Well, Julie was/is much kinder than I. I thought you wrote an excellent description of what it feels like to be a woman … regardless of your nationality. ;-)
I will also say that I tend to stay away from the American voices (which is why I read your blog and others that are Canadian, British and Australian). I also tend to stay away from expressly emerging books and read a broad variety of books (right now I’m reading How Your Church Family Works by Peter Steinke). I think we (all of us) can get too narrowly focused if we only read and/or listen to each other.
For the record, there are bunches of Americans who are aware of and sensitive to nations outside of our borders. We don’t get a lot of press, but that’s really not our fault. We’re busy trying to build bridges and help others but we’ve got a long hill to climb. We’d love a little help from our friends.

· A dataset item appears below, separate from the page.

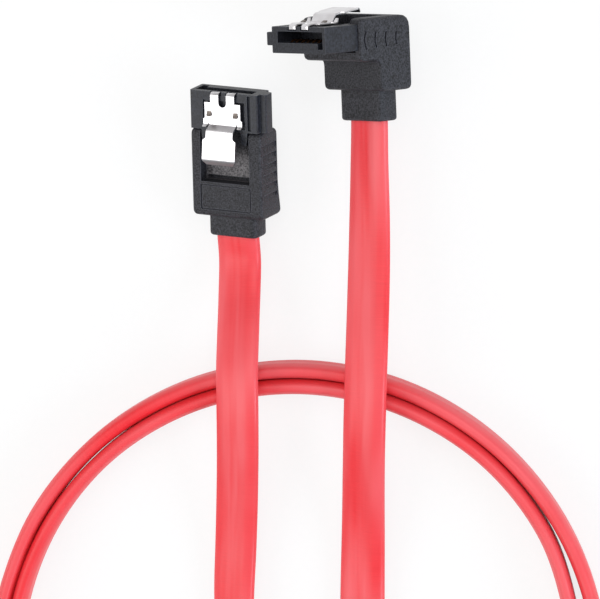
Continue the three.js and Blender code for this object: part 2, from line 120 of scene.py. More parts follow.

Have you ever slept in bed with an elephant??? And lived to tell the tail, no less?
Sorry the metaphor of elephants stealing covers has captivated me. What were we talking about again… ;-)
Sonja, if I can prattle on around here without offending women (which surprises me a little, to tell the truth!), then I’m sure that there are a lot of Americans (certainly most of those with whom I dialogue) who can do the same in a global conversation. Well said.
Oh, and for the record, a snapshot of traffic around here is 47% USA and 27% unresolved countries.
Bill, I’m suddenly hearing Groucho Marx: “On safari in Africa, one morning I shot an elephant in my pajamas. How he got into my pajamas I’ll never know!”
And I am seeing Alan Alda’s interpretation of GROUCHO from the old M*A*S*H days.. heh. btw, your concern is one of the reasons I am happy to hear about a different movement. ALLELON, an organization I easily endorse, is about to have a more distinctive Canadian presence. I think that is really important.. context is everything.